## Information given
◆ ◆ ◆ ◆ ◆

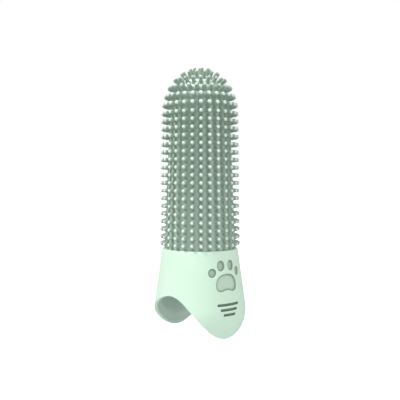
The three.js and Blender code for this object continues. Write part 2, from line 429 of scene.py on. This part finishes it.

◆ ◆ ◆ ◆ ◆

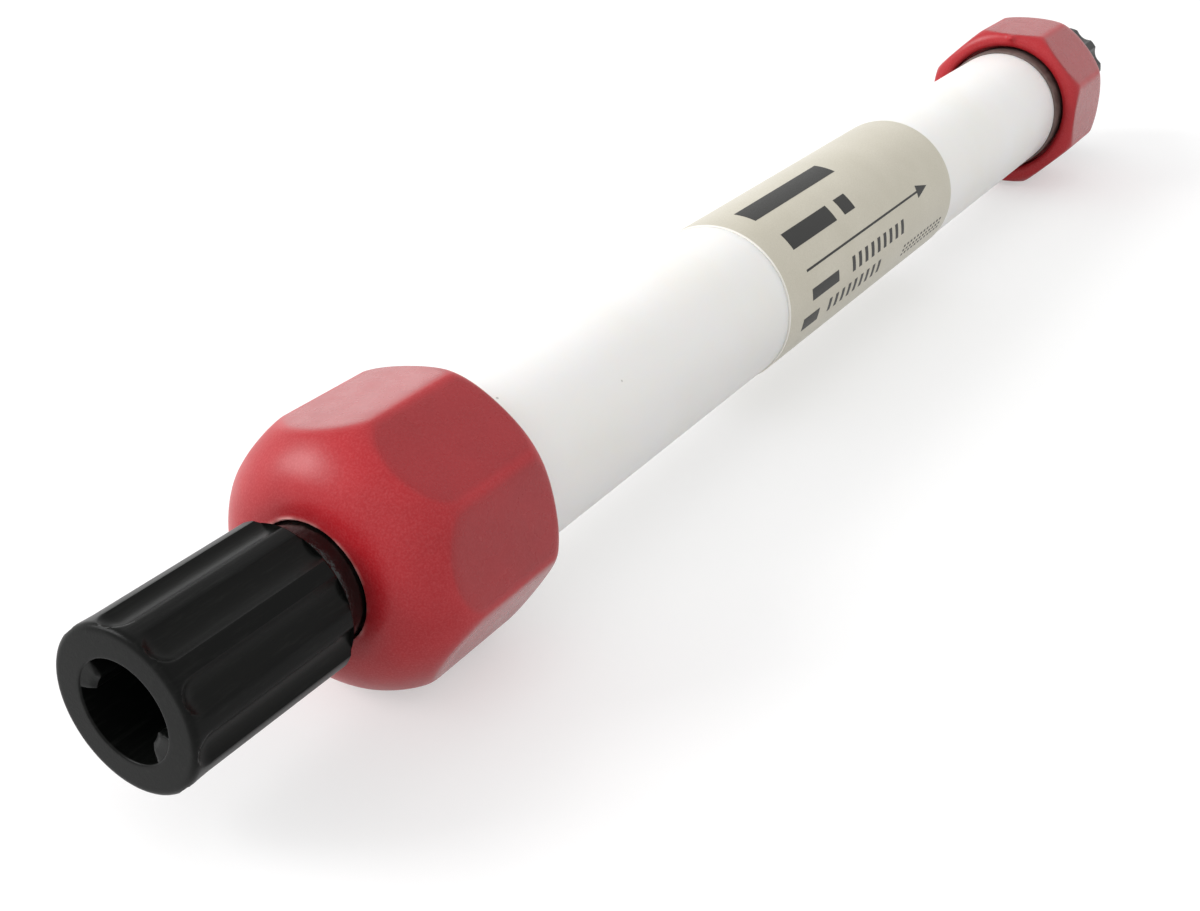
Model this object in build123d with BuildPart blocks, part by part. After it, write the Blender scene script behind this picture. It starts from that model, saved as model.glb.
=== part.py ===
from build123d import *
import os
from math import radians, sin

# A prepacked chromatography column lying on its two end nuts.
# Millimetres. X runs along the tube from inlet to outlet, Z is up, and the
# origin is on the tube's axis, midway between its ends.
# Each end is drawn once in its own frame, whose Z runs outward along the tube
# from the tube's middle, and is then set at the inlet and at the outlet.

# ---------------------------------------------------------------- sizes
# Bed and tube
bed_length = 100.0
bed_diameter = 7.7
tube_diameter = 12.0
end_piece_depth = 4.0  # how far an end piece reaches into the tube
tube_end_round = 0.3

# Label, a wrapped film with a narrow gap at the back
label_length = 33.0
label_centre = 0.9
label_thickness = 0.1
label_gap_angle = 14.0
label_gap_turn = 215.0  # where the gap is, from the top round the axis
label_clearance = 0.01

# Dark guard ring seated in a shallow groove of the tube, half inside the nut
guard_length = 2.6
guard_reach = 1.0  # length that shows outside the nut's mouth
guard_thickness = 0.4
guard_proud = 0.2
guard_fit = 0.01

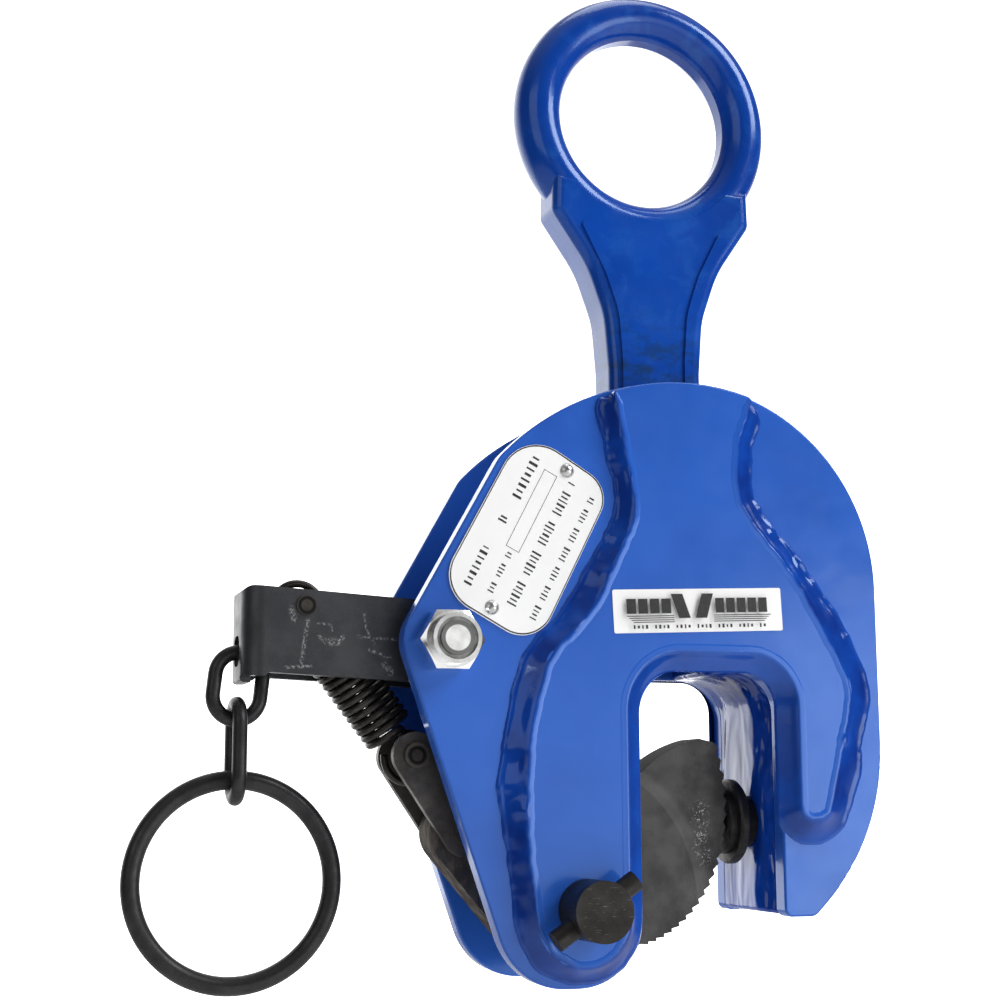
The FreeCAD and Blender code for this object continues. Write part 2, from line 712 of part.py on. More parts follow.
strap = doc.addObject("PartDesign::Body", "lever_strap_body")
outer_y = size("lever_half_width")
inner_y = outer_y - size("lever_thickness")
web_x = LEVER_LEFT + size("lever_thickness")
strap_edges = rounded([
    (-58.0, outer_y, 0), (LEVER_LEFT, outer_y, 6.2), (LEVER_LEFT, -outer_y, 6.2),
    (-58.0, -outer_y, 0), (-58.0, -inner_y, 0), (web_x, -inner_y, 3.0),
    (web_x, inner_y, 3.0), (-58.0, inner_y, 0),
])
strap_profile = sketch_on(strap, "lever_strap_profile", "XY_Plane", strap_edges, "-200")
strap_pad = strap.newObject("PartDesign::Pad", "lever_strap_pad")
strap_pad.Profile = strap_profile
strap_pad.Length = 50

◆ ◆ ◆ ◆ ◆

## The problem
Only the number is wanted: how many lines in the entries above contain the string "Blender"?

## The result
3